A group of Australians has accused their government of violating human rights by continuing to export coal and gas, in the first legal claim taken to an international body since the International Court of Justice ruled in 2025 that countries can be sued over climate change.
The ten litigants say their lives have been harmed by extreme weather – bushfires, floods, heatwaves, rising sea levels and toxic algal blooms – and blame the government’s support of fossil fuel companies. Dr Barry Traill, a wildlife ecologist and volunteer firefighter, is one of them. In 2009, several of his friends died during the devastating Black Saturday bushfires in Victoria, despite being prepared and experienced. “That deeply changed me,” Traill said, and “it became clear that the old rules around fires and survival no longer applied.”
“Australians accuse government of violating human rights by exporting coal and gas in first UN claim since 2025 ICJ ruling.”

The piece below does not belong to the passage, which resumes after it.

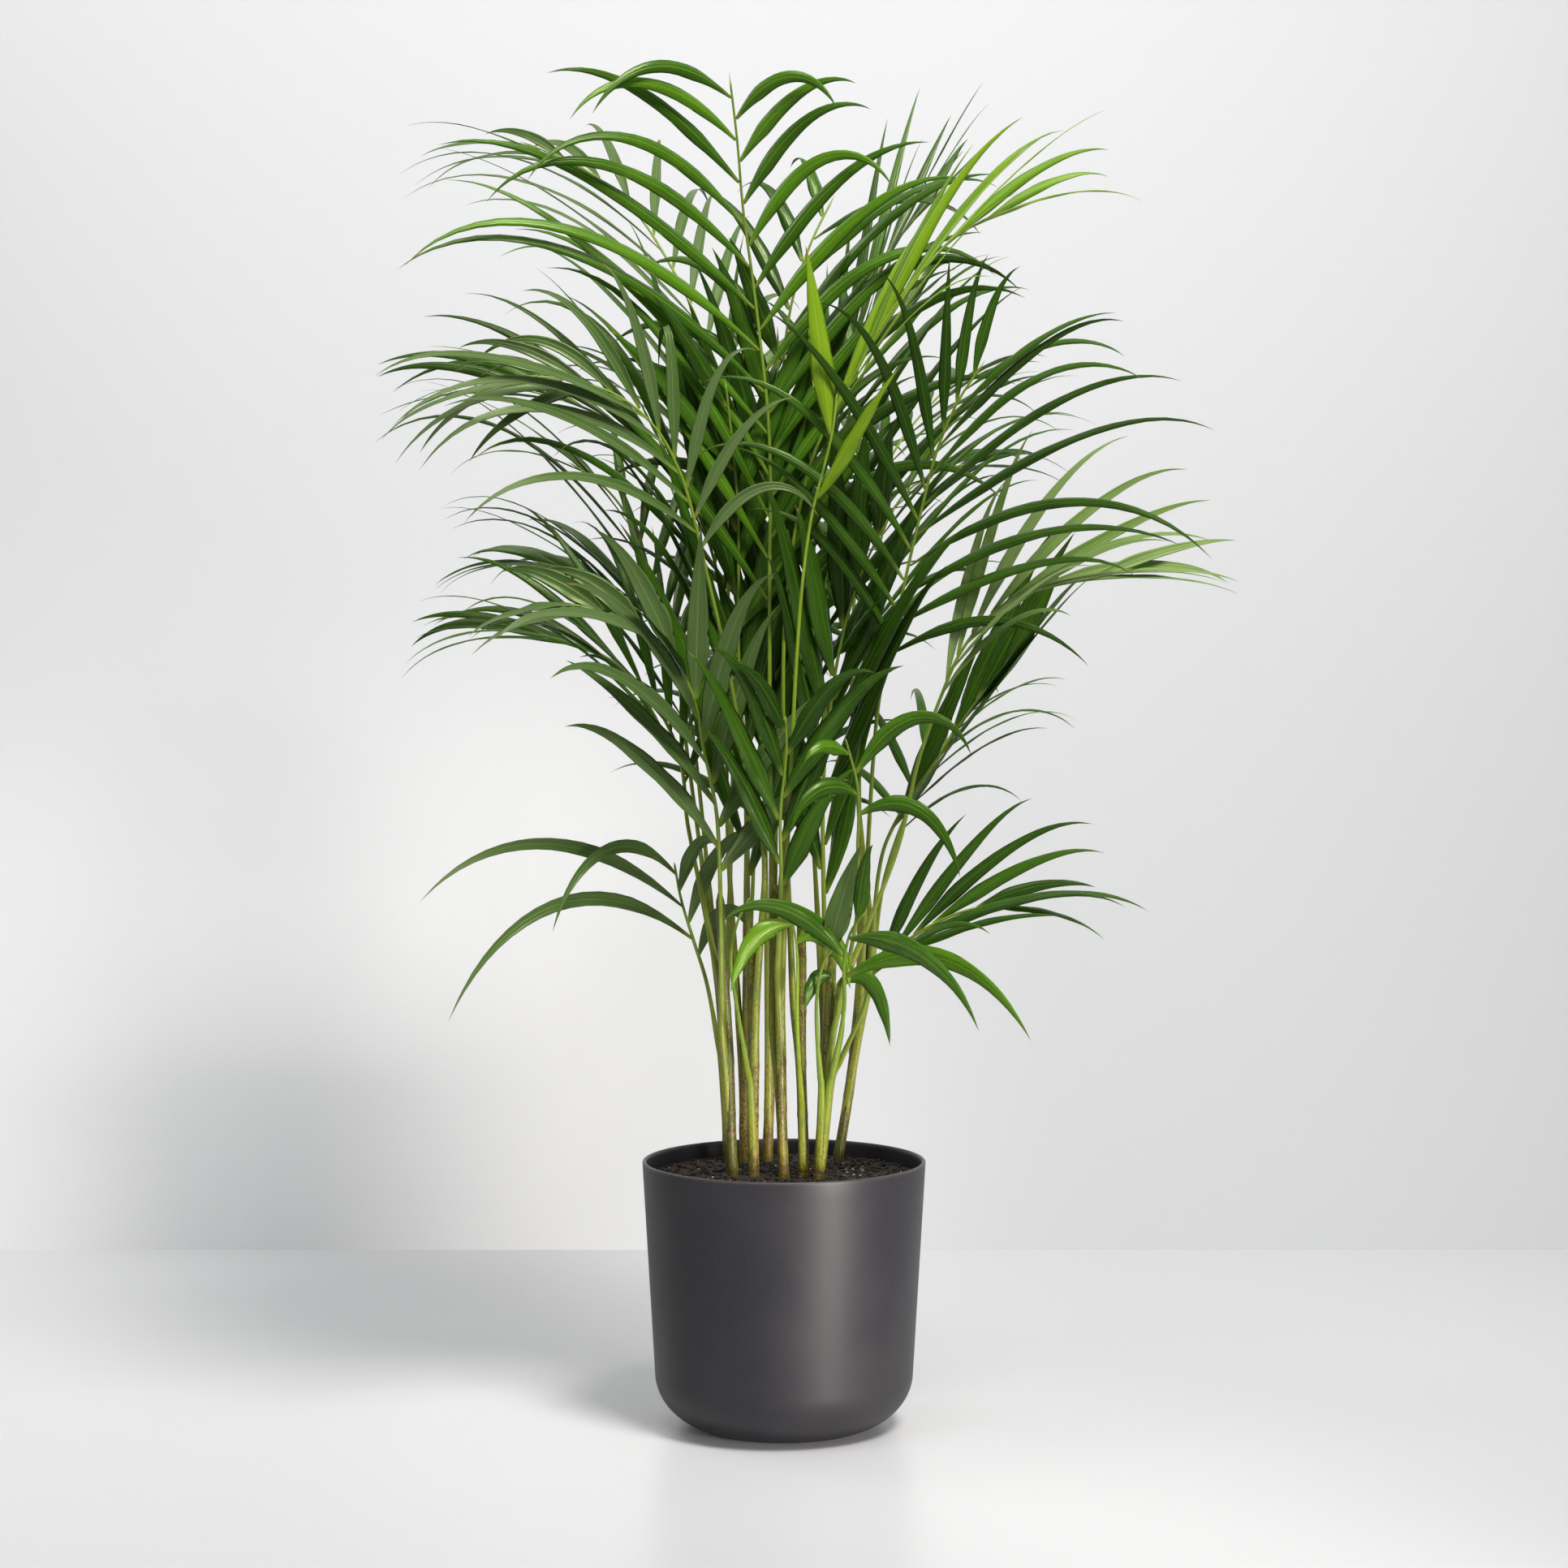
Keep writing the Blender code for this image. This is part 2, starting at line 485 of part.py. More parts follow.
class Leaflet:
    """One leaflet's run of centre points, with the way its width lies at each."""

    steps = 16

    def __init__(self, frond, number, turn, tilt, scale):
        share, along, side = frond.places()[number]
        foot, heading, above, across = frond.frame(share)
        self.side = side
        wobble = math.sin(12.9898 * (number + 1) + 4.1 * len(frond.name) + frond.pairs)
        open_ = math.radians(frond.spread[0] + (frond.spread[1] - frond.spread[0]) * along
                             + 5 * wobble + turn)
        lift = math.radians(frond.lift + 4 * wobble + tilt)
        outward = side * across * math.cos(lift) + above * math.sin(lift)
        aim = heading * math.cos(open_) + outward * math.sin(open_)
        if along < 0.35:
            fullness = 0.75 + 0.25 * along / 0.35
        else:
            fullness = 1 - 0.62 * ((along - 0.35) / 0.65) ** 1.5
        sideReach = frond.reach[0] if side > 0 else frond.reach[1]
        self.length = frond.bladeLength * fullness * scale * sideReach * (1 + 0.07 * wobble)
        self.width = frond.bladeWidth * (0.8 + 0.2 * fullness)
        droop = frond.droop[0] + (frond.droop[1] - frond.droop[0]) * along
        droop *= 1 + 0.35 * math.sin(7.3 * number + 2)
        wide = (heading - aim * heading.dot(aim)).normalized()
        pitch = Quaternion(aim, math.radians(-22) * side)
        wide.rotate(pitch)
        self.points = [foot + outward * frond.radius(share) * 0.5]
        self.wides = [wide]
        step = self.length / self.steps
        for index in range(self.steps):
            s = (index + 0.5) / self.steps
            way = (aim - up * droop * s ** 1.35).normalized()
            wide = (wide - way * wide.dot(way)).normalized()
            self.points.append(self.points[-1] + way * step)
            self.wides.append(wide)

    def section(self, index, width, thickness):
        centre = self.points[index]
        wide = self.wides[index]
        way = (self.points[min(index + 1, self.steps)] - self.points[index - 1]).normalized()
        thick = self.side * way.cross(wide) * thickness / 2
        wide = wide * width / 2
        return [centre - wide + thick, centre + wide + thick,
                centre + wide - thick, centre - wide - thick]

    def shape(self, index):
        """Width of the blade at a point along it."""
        s = index / self.steps
        return self.width * min(1, 0.25 + 2.6 * s) * (1 - max(0, (s - 0.45) / 0.55) ** 1.8)

    def testTree(self, foot, fromShare=0):
        """A slightly fat copy that has to stay clear of what is already there."""
        middle = sum(foot, Vector()) / 4
        points = [middle + (corner - middle) * 1.15 for corner in foot]
        for index in bladeStations:
            points += self.section(index, self.shape(index) + 2 * testMargin, testThickness)
        for corner in range(4):
            points[corner] = points[corner].lerp(points[corner + 4], fromShare)
        points.append(self.points[-1])
        faces = []
        for start in (0, 4):
            for corner in range(4):
                after = (corner + 1) % 4
                faces.append((start + corner, start + after, start + 4 + after, start + 4 + corner))
        faces += [(8 + corner, 8 + (corner + 1) % 4, 12) for corner in range(4)]
        return BVHTree.FromPolygons(points, faces)


def footOf(rings, number, side):
    """The four corners of the small stalk face that a leaflet grows from."""
    low = rings[bareSegments + 2 * number]
    high = rings[bareSegments + 2 * number + 1]
    # corner 0 of a ring is the stalk's ridge, 1 its right side and 2 its left
    edge = 1 if side > 0 else 2
    return [low[0], high[0], high[edge], low[edge]]


def placeLeaflet(frond, rings, number, stalk, neighbours):
    """The leaflet as designed, or the nearest turn of it that touches nothing."""
    for attempt in range(mostTries):
        swing = 2.4 * attempt
        reach = 2.6 * math.sqrt(attempt)
        scale = 1 - 0.008 * max(0, attempt - 20)
        leaflet = Leaflet(frond, number, reach * math.cos(swing), 1.6 * reach * math.sin(swing), scale)
        foot = footOf(rings, number, leaflet.side)
        tree = leaflet.testTree(foot)
        if leaflet.testTree(foot, 0.25).overlap(stalk):
            continue
        if not any(tree.overlap(other) for other in neighbours):
            return leaflet, tree
    return None, None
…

In 2019, he was on the frontlines battling severe blazes in Queensland during the Black Summer fires, where he saw that climate change was not a future problem. “It is already killing people and hurting lives, landscapes and communities across Australia,” he said. “Continuing to allow coal and gas companies to increase pollution, while people face worsening disasters, is a profound failure of responsibility.”
Brendon Donohue has also joined the claim, describing how he was trapped in his home for 10 days in 2022 when floods in Brisbane damaged the power supply of his apartment block, leaving lifts, intercom and exits inaccessible. “Because I live with blindness and mobility challenges, climate impacts affect me differently and can make everyday life much harder to navigate safely,” he said.
Prof Anne Poelina, an Indigenous woman from the Kimberley region in Western Australia, describes being displaced from the area around the Fitzroy River, one of the state’s most important waterways, because of catastrophic flooding. “When the river is healthy, our people are healthy,” she said, and “when the river suffers, our people suffer.” “What concerns me most is the intergenerational loss of cultural knowledge,” she added, as “so much of our knowledge is not written down”, but passed on by being physically present on the land.
Any decision by the UN is not legally binding, but Australia – one of the world’s largest coal and gas exporters – would be expected to respond. The BBC has contacted Environment Minister Murray Watt for comment.